In one sense it is like the story of the hunters that trap a monkey by putting a banana in a cage with a hole just large enough for the monkey’s hand, but not with his hand holding the banana. The hunters catch the primate because he firmly held on to the banana resulting in capture, rather than let go and be free.  Our distractions, worries, and sin become the bananas that we refuse to release, all the while God is waiting for us to show us His love and help.

Feelings may or may not as a result of such times, but we need to be careful not to measure the depth of our relationship or maturity to the depth of feelings we have, but on the promise of God.  Sometimes I have a strong sense of His presence and sometimes I do not; that doesn't change the constancy of His Spirit in me or His presence with me. I can remember very well one experience of listening to some worship music, singing along and having a time that I was "very moved and very emotional", only to look down and notice that I was speeding. I really don't believe that what I was doing was "worship," since I was breaking the law by the carelessness.
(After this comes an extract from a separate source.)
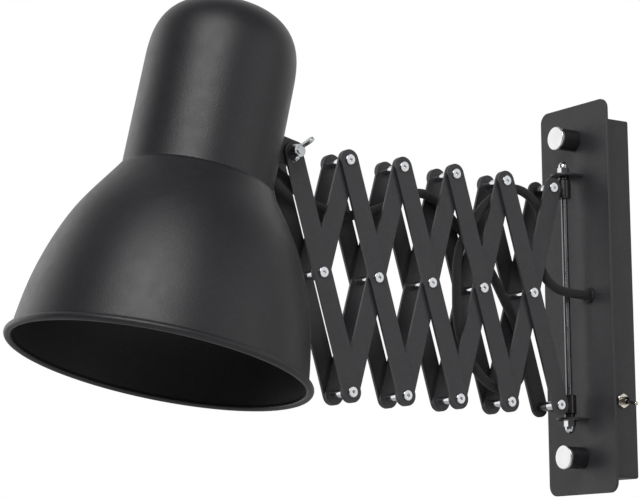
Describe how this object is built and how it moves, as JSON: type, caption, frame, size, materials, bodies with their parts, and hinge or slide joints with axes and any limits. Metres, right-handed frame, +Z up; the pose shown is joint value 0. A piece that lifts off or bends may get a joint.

The point is that we cannot be dependent just on our feelings as a gauge as our spiritual temperature.

What does it mean to sense the Presence of God? It means we respond in faith and obedience to His promise, not depending on our feelings, which may or may not occur. Feelings are not the basis for our belief, but the surety of God’s Word. Like the old illustration of the train: Fact as the engine, Faith as the fuel, and Feelings as the caboose.

Why not thank God for the fact that He is with you right now?